I had an inkling that it would come to this, however, because of my personal experience with the typical Connecticut Yankee’s intolerance for these types of scandals. In April of 1992, I was working as a young reporter for a chain of weekly papers along the Connecticut coastline.

Once I was called to fill in for a vacationing reporter at one of the papers and cover a legal hearing in the upscale community of Madison where the local chief of police was in the process of being drummed out of his job. His crime? When the department got new police cruisers from a local dealer (Three 1991 Ford Crown Victoria’s), the chiefs car came with a trunk-mounted, 10-disc compact disc player that the dealer had thrown in.

Now this was back when having a cd player in a car was still kind of unique, and a 10-disc changer was something out of Star Wars. At the hearing I covered, the prosecuting attorney grilled the local dealer about how much the 10-disc changer cost (he refused to say) at a time when AM/FM radios with cassette decks was the standard.
I remember sitting there watching this hearing unfold thinking ‘What’s the big deal’? But obviously folks in Connecticut took this kind of stuff very seriously.

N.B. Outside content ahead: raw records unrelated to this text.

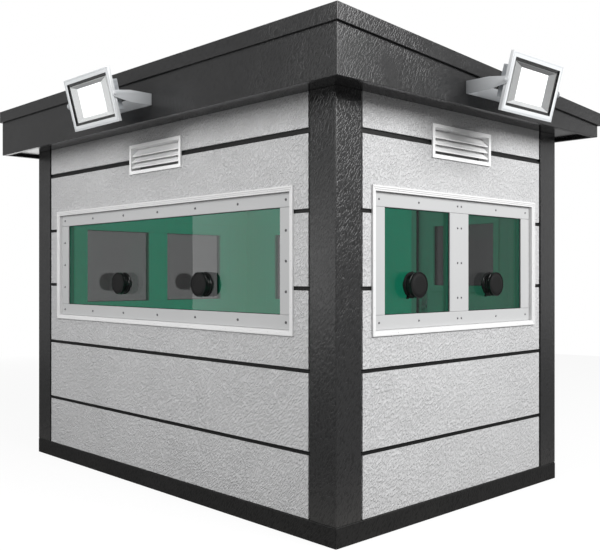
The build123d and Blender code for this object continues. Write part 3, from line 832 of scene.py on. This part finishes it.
window = {
    "moulding": 27 * mm,
    "sideBar": 91 * mm,
    "endBar": 74 * mm,
    "barFront": 18 * mm,
    "barBack": 27.8 * mm,
    "glassFront": 28 * mm,
    "lipDepth": 60 * mm,
    "lipFront": 64.2 * mm,
    "mullion": 174 * mm,
    "sealWidth": 3.5 * mm,
    "sealLap": 1 * mm,
    "sealFront": 25.5 * mm,
    "sealBack": 27.9 * mm,
    "longScrew": (7.5 * mm, 4.2 * mm, 2.4 * mm),
    "shortScrew": (6.0 * mm, 3.0 * mm, 2.4 * mm),
    "screwsAlong": {"front": 7, "back": 5},
    "screwRows": 4,
    "mullionPair": 17 * mm,
    "mullionHeights": (1.159, 1.350, 1.541),
    "rivet": (2.2 * mm, 0.8 * mm, 0.4 * mm),
    "rivetProud": 5 * mm,
    "rivetsAlong": {"front": 7, "right": 4, "back": 4, "left": 4},
    "rivetShares": (-0.62, 0, 0.62),
}


def windowBox(side):
    # Middle and half size, as (x, z) on the wall
    low, high = boxIn(wallPlace(side), f"{side}_window_frame")
    middle = ((low.x + high.x) / 2, (low.z + high.z) / 2)
    half = ((high.x - low.x) / 2, (high.z - low.z) / 2)
    return middle, half


def paneBoxes(side):
    # Middle and half size of each clear pane between the bars
    middle, half = windowBox(side)
    clearX = half[0] - window["moulding"] - window["sideBar"]
    clearZ = half[1] - window["moulding"] - window["endBar"]
    if side in longSides:
        return [(middle, (clearX, clearZ))]
    paneHalf = (clearX - window["mullion"] / 2) / 2
    shift = window["mullion"] / 2 + paneHalf
    return [((middle[0] + sign * shift, middle[1]), (paneHalf, clearZ)) for sign in (-1, 1)]


def screwPlaces(side):
    # Where the clamp bars are screwed: (x, z) on the wall
    middle, half = windowBox(side)
    edgeX = half[0] - window["moulding"] - window["sideBar"] / 2
    edgeZ = half[1] - window["moulding"] - window["endBar"] / 2
    places = []
    if side in longSides:
        along = window["screwsAlong"][side]
        rows = window["screwRows"]
        for index in range(along):
            x = middle[0] - edgeX + 2 * edgeX * index / (along - 1)
            places += [(x, middle[1] - edgeZ), (x, middle[1] + edgeZ)]
        for index in range(1, rows):
            z = middle[1] - edgeZ + 2 * edgeZ * index / rows
            places += [(middle[0] - edgeX, z), (middle[0] + edgeX, z)]
        return places
    paneMiddle = paneBoxes(side)[1][0][0] - middle[0]
    pair = window["mullionPair"]
    for x in (-edgeX, -paneMiddle, -pair, pair, paneMiddle, edgeX):
        places += [(middle[0] + x, middle[1] - edgeZ), (middle[0] + x, middle[1] + edgeZ)]
    for z in window["mullionHeights"]:
        places += [(middle[0] - pair, z), (middle[0] + pair, z)]
    return places


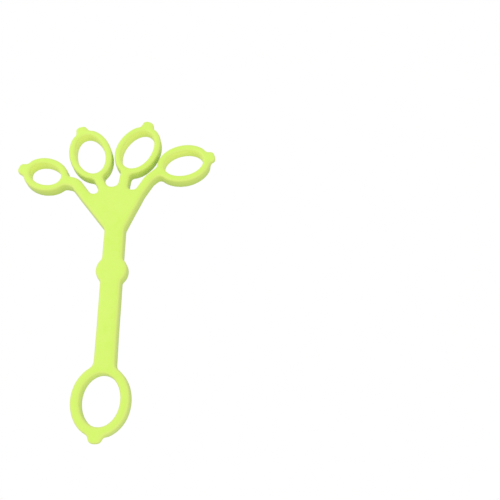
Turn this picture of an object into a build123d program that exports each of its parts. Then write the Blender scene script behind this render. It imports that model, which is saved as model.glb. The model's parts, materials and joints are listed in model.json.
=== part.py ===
from build123d import *
import os
from dataclasses import dataclass
from math import atan2, cos, degrees, hypot, pi, radians, sin, sqrt, tan

# Finger exerciser: one flat silicone moulding. A palm web fans out into four arms,
# each with an oval finger loop. A strap with a round grip knob runs down to the
# larger thumb loop. Millimetres. +Z is up from the rest face, +Y points from the
# thumb loop to the finger loops, and the origin is below the centre of the knob.

# Moulding
body_height = 7.0
top_edge_radius = 1.7
bottom_edge_radius = 0.4

# Strap and knob
strap_width = 10.8
knob_diameter = 16.4
knob_fillet = 2.0
knob_seat = 1.0

# Lengths along the strap, from the knob down to the thumb loop
lower_flex_length = 10.0
middle_length = 4.5
stretch_length = 15.0
end_length = 4.5
thumb_neck_length = 8.4
thumb_neck_inset = 0.8

# Thumb loop
thumb_half_length = 17.5
thumb_half_width = 14.5
thumb_band = 4.6
thumb_side_shift = -0.8
thumb_fillet = 4.0

# Palm web
web_base_y = 24.0
web_base_fillet = 5.0
little_slot_floor = 45.4
centre_slot_floor = 50.4
index_slot_floor = 48.3
little_slot_fillet = 2.2
centre_slot_fillet = 3.3
index_slot_fillet = 2.4
slot_room_share = 0.97

# Pull tabs at the far end of each loop
tab_width = 7.4
tab_reach = 2.9
tab_thickness = 4.0
tab_drop = 0.2
tab_corner_radius = 3.0
tab_edge_radius = 0.8
tab_overlap_share = 0.6
thumb_tab_side_shift = -1.0

# Arms, and where they run into their loops
arm_bend_radius = 6.5
loop_fillet = 2.6
neck_inset = 1.2

# Cutting the body into its regions
upper_strap_setback = 2.0
root_neck_reach = 2.2
region_margin = 0.6
cutter_size = 200.0

# Finding edges
same_place = 0.01
inner_corner_share = 0.53
thinnest_wall_share = 0.47


@dataclass
class Finger:
    """One finger's arm and loop. Angles are counter-clockwise from +X, in degrees."""

    name: str
    loop_centre: tuple
    loop_angle: float
    half_length: float
    half_width: float
    band: float
    root: tuple
    bend: tuple | None
    arm_width: float
    root_neck_length: float
    loop_neck_length: float
    tab_side_shift: float


fingers = [
    Finger(
        name="little", loop_centre=(-41.5, 59.2), loop_angle=158.8,
        half_length=13.2, half_width=10.5, band=3.9,
        root=(-17.3, 44.5), bend=(-24.2, 53.7), arm_width=6.0,
        root_neck_length=4.5, loop_neck_length=7.0, tab_side_shift=1.1,
    ),
    Finger(
        name="ring", loop_centre=(-17.0, 72.1), loop_angle=108.8,
        half_length=17.1, half_width=12.0, band=3.8,
        root=(-8.0, 49.0), bend=None, arm_width=5.2,
        root_neck_length=2.8, loop_neck_length=4.2, tab_side_shift=0.8,
    ),
    Finger(
        name="middle", loop_centre=(10.1, 74.6), loop_angle=66.8,
        half_length=16.9, half_width=12.3, band=3.8,
        root=(2.7, 50.6), bend=None, arm_width=5.6,
        root_neck_length=3.2, loop_neck_length=4.5, tab_side_shift=1.7,
    ),
    Finger(
        name="index", loop_centre=(36.9, 64.9), loop_angle=15.8,
        half_length=15.4, half_width=12.1, band=4.1,
        root=(12.4, 46.9), bend=(17.3, 55.2), arm_width=5.4,
        root_neck_length=4.5, loop_neck_length=7.0, tab_side_shift=-0.3,
    ),
]


def along(point, angle, distance, aside=0.0):
    """The point moved by a distance at an angle, and aside to the left of that direction."""
    c, s = cos(radians(angle)), sin(radians(angle))
    return (point[0] + distance * c - aside * s, point[1] + distance * s + aside * c)


def heading(start, end):
    return degrees(atan2(end[1] - start[1], end[0] - start[0]))


def near_end(finger):
    return along(finger.loop_centre, finger.loop_angle, -finger.half_length)


def neck_end(finger):
    """On the loop's axis, where the loop neck ends just inside the loop's band."""
    return along(near_end(finger), finger.loop_angle, neck_inset)


def neck_start(finger):
    return along(neck_end(finger), finger.loop_angle, -finger.loop_neck_length)


def first_turn(finger):
    """The point that the arm heads for from its root."""
    return finger.bend or near_end(finger)


def root_angle(finger):
    return heading(finger.root, first_turn(finger))


# Places along the strap
knob_reach = knob_diameter / 2 + knob_seat
upper_strap_top = web_base_y - upper_strap_setback
lower_flex_end = -knob_reach - lower_flex_length
middle_end = lower_flex_end - middle_length
stretch_end = middle_end - stretch_length
strap_end_y = stretch_end - end_length
thumb_neck_end = strap_end_y - thumb_neck_length
thumb_centre = (thumb_side_shift, thumb_neck_end - thumb_half_length + thumb_neck_inset)

little, ring, middle, index = fingers


def web_outline():
    """The palm web: strap corners, the outer arms' roots, and the floors of the three slots."""
    half = strap_width / 2
    return Polygon(
        (half, web_base_y),
        along(index.root, root_angle(index), 0, -index.arm_width / 2),
        along(index.root, root_angle(index), 0, index.arm_width / 2),
        (middle.root[0], index_slot_floor),
        (middle.root[0], centre_slot_floor),
        (ring.root[0], centre_slot_floor),
        (ring.root[0], little_slot_floor),
        along(little.root, root_angle(little), 0, -little.arm_width / 2),
        along(little.root, root_angle(little), 0, little.arm_width / 2),
        (-half, web_base_y),
        align=None,
    )


def oval(centre, angle, half_length, half_width):
    return Pos(*centre) * Rot(0, 0, angle) * Ellipse(half_length, half_width)


def arm_outline(finger, start_back, widening=0.0):
    """The arm from its root, round its bend and into the loop's band."""
    width = finger.arm_width + widening
    start = along(finger.root, root_angle(finger), -start_back)
    target = along(near_end(finger), finger.loop_angle, finger.band / 2)
    if finger.bend is None:
        path = Line(start, target)
    else:
        path = FilletPolyline(start, finger.bend, target, radius=arm_bend_radius)
    return trace(path, width) + Pos(*target) * Circle(width / 2)


def block(outline):
    return extrude(outline, amount=body_height, dir=(0, 0, 1))


def thumb_band_height(across):
    """How far above the thumb loop's centre the middle of its band runs, at a distance across."""
    length = thumb_half_length - thumb_band / 2
    width = thumb_half_width - thumb_band / 2
    return length * sqrt(1 - (across / width) ** 2)


def sharp_moulding():
    """The whole plan at full height, before any edge is rounded."""
    bottom = thumb_centre[1] + thumb_band_height(strap_width / 2 + abs(thumb_side_shift))
    length = web_base_y - bottom
    solid = block(web_outline())
    solid += block(Pos(0, bottom + length / 2) * Rectangle(strap_width, length))
    solid += block(Circle(knob_diameter / 2))
    solid += block(oval(thumb_centre, 90, thumb_half_length, thumb_half_width))
    for finger in fingers:
        tongue = finger in (ring, middle)
        solid += block(arm_outline(finger, finger.arm_width if tongue else 0.0))
        solid += block(oval(finger.loop_centre, finger.loop_angle, finger.half_length, finger.half_width))
    solid -= block(oval(thumb_centre, 90, thumb_half_length - thumb_band, thumb_half_width - thumb_band))
    for finger in fingers:
        length, width = finger.half_length - finger.band, finger.half_width - finger.band
        solid -= block(oval(finger.loop_centre, finger.loop_angle, length, width))
    return solid.solid()


def upright_edges(solid):
    """The straight edges that run the whole height."""
    found = []
    for edge in solid.edges():
        ends = edge.bounding_box().size
        if ends.Z > body_height - same_place and ends.X < same_place and ends.Y < same_place:
            found.append(edge)
    return found


def inside_share(solid, edge, radius=0.25, samples=48):
    """The share of a small circle about an upright edge that lies in the solid."""
    middle_point = edge.center()
    inside = 0
    for step in range(samples):
        turn = 2 * pi * (step + 0.5) / samples
        x = middle_point.X + radius * cos(turn)
        y = middle_point.Y + radius * sin(turn)
        inside += solid.is_inside(Vector(x, y, body_height / 2))
    return inside / samples


def arm_side(finger, floor, side):
    """The x of an arm's left (+1) or right (-1) side, level with a slot's floor."""
    angle = root_angle(finger)
    x, y = along(finger.root, angle, 0, side * finger.arm_width / 2)
    return x + (floor - y) / tan(radians(angle))


def slot_fillet(left, right, floor, wanted):
    """The fillet at a slot's floor, no larger than the floor between the two arms has room for."""
    width = arm_side(right, floor, 1) - arm_side(left, floor, -1)
    left_share = 1 / tan(radians(root_angle(left) / 2))
    right_share = 1 / tan(radians((180 - root_angle(right)) / 2))
    return min(wanted, slot_room_share * width / (left_share + right_share))


def corner_radius(point):
    """The fillet for an inner corner of the plan, by the feature that it belongs to."""
    if point.Y < thumb_neck_end + thumb_fillet:
        return thumb_fillet
    if abs(point.Y) < knob_diameter:
        return knob_fillet
    if point.Y < (web_base_y + little_slot_floor) / 2:
        return web_base_fillet
    for finger in fingers:
        x, y = finger.loop_centre
        if hypot(point.X - x, point.Y - y) < finger.half_length + finger.band:
            return loop_fillet
    if point.X < ring.root[0]:
        return slot_fillet(little, ring, little_slot_floor, little_slot_fillet)
    if point.X < middle.root[0]:
        return slot_fillet(ring, middle, centre_slot_floor, centre_slot_fillet)
    return slot_fillet(middle, index, index_slot_floor, index_slot_fillet)


def thinnest_wall():
    """The narrowest width in the plan, which limits how far its edges can be rounded."""
    widths = [strap_width, thumb_band]
    for finger in fingers:
        widths += [finger.band, finger.arm_width]
    return min(widths)


def moulding():
    """The whole body in one piece, with its inner corners and its edges rounded."""
    solid = sharp_moulding()
    inner = [edge for edge in upright_edges(solid) if inside_share(solid, edge) > inner_corner_share]
    corners = [(edge.center(), corner_radius(edge.center())) for edge in inner]
    for radius in sorted({radius for _, radius in corners}):
        spots = [spot for spot, own_radius in corners if own_radius == radius]
        chosen = [
            edge
            for edge in upright_edges(solid)
            if any((edge.center() - spot).length < same_place for spot in spots)
        ]
        solid = solid.fillet(radius, chosen)
    rim_radius = min(top_edge_radius, thinnest_wall_share * thinnest_wall())
    solid = solid.fillet(rim_radius, solid.faces().sort_by(Axis.Z)[-1].edges())
    return solid.fillet(bottom_edge_radius, solid.faces().sort_by(Axis.Z)[0].edges())


def tall(outline):
    """A cutter over an outline, taller than the body on both sides."""
    return extrude(Pos(0, 0, -1) * outline, amount=body_height + 2, dir=(0, 0, 1))


def strip(point, angle, start, end, half_width):
    """A rectangle along an angle from a point, between two distances."""
    middle_point = along(point, angle, (start + end) / 2)
    return Pos(*middle_point) * Rot(0, 0, angle) * Rectangle(end - start, 2 * half_width)


def finger_outline(finger):
    """An outline round one finger's arm and loop that stays clear of the other fingers."""
    gusset = finger.arm_width / 2 + loop_fillet + region_margin
    outline = arm_outline(finger, 0.0, 2 * root_neck_reach)
    outline += strip(neck_end(finger), finger.loop_angle, -neck_inset, finger.band, gusset)
    length, width = finger.half_length + region_margin, finger.half_width + region_margin
    return outline + oval(finger.loop_centre, finger.loop_angle, length, width)


def cut_beyond(solid, point, angle):
    """Split a solid at an upright plane square to an angle: the near part and the far part."""
    far_half = tall(strip(point, angle, 0, cutter_size, cutter_size))
    return solid - far_half, solid & far_half


def tab(loop, centre, angle, half_length, band, side_shift):
    """The rounded pull tab on a loop's far end, cut to the loop's own surface."""
    overlap = band * tab_overlap_share
    depth = tab_reach + overlap
    base = body_height - tab_drop - tab_thickness
    outline = Rectangle(depth, tab_width)
    far_corners = outline.vertices().sort_by(Axis.X)[-2:]
    outline = fillet(far_corners, tab_corner_radius)
    pad = extrude(outline, amount=tab_thickness)
    rims = pad.faces().sort_by(Axis.Z)[-1].edges() + pad.faces().sort_by(Axis.Z)[0].edges()
    rims = [edge for edge in rims if edge.center().X > same_place - depth / 2]
    pad = fillet(rims, tab_edge_radius)
    place = along(centre, angle, half_length - overlap + depth / 2, side_shift)
    return Pos(*place, base) * Rot(0, 0, angle) * pad - loop


def finger_parts(finger, body):
    """One finger's share of the body, cut into its five named regions."""
    name = finger.name
    arm_angle = root_angle(finger)
    arm_start = along(finger.root, arm_angle, finger.root_neck_length)
    parts = {}
    parts[name + "_root_neck"], rest = cut_beyond(body, arm_start, arm_angle)
    parts[name + "_arm"], rest = cut_beyond(rest, neck_start(finger), finger.loop_angle)
    parts[name + "_loop_neck"], loop = cut_beyond(rest, neck_end(finger), finger.loop_angle)
    parts[name + "_loop"] = loop
    parts[name + "_tab"] = tab(
        loop, finger.loop_centre, finger.loop_angle, finger.half_length, finger.band, finger.tab_side_shift
    )
    return parts


def strap_parts(body):
    """The strap, knob and thumb loop, cut across from the web downwards."""
    cuts = {
        "upper_strap": knob_reach,
        "grip_knob": -knob_reach,
        "strap_flex_section": lower_flex_end,
        "strap_middle": middle_end,
        "strap_stretch_section": stretch_end,
        "strap_end": strap_end_y,
        "thumb_neck": thumb_neck_end,
    }
    parts = {}
    rest = body
    for name, end_y in cuts.items():
        parts[name], rest = cut_beyond(rest, (0, end_y), -90)
    parts["thumb_loop"] = rest
    parts["thumb_tab"] = tab(rest, thumb_centre, -90, thumb_half_length, thumb_band, thumb_tab_side_shift)
    return parts


def all_parts():
    body = moulding()
    web, strap = cut_beyond(body, (0, upper_strap_top), -90)
    parts = {}
    for finger in fingers:
        cutter = tall(finger_outline(finger))
        parts.update(finger_parts(finger, web & cutter))
        web -= cutter
    parts["palm_web"] = web
    parts.update(strap_parts(strap))
    return parts


os.makedirs("parts", exist_ok=True)
for node, shape in all_parts().items():
    export_step(shape, f"parts/{node}.step")
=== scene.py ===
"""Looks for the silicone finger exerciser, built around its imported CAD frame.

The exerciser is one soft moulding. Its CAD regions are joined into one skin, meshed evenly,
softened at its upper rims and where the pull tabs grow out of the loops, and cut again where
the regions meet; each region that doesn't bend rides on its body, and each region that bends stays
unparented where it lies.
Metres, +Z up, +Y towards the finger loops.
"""

import json
import math

import bmesh
import bpy
import numpy as np
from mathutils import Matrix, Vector, noise
from mathutils.bvhtree import BVHTree

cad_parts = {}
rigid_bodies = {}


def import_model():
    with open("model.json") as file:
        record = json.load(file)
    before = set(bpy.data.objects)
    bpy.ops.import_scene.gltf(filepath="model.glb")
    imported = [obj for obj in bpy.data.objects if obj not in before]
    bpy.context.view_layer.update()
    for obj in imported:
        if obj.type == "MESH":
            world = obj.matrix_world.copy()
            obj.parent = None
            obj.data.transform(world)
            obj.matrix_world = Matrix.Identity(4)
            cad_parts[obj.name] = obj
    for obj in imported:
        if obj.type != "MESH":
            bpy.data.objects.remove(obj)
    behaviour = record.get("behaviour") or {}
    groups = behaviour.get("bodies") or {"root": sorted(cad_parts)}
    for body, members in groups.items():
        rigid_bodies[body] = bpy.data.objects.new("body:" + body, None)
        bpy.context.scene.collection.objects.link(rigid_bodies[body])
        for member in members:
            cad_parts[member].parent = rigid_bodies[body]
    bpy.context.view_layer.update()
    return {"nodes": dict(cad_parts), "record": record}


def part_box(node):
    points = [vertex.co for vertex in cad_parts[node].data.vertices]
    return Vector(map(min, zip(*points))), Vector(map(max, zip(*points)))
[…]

So when I saw what Rowland was charged with I knew his days were numbered. Here is the NYTimes summary:

“(Rowland’s wealthy friends) fixed up his cottage in bucolic Litchfield, where Connecticut's movers and shakers summer, complete with a hot tub given to him by a state employee. The governor got thousands of dollars in Cuban cigars and French champagne, a vintage Ford Mustang convertible and free or discounted vacations at the estates of friends -- contractors who won substantial business from the state.”

So while I’m not trying to defend what Rowland did, I think I can say that a certain former Texas Governor should be thankful that the folks in the Lone Star State were much more lenient about such things.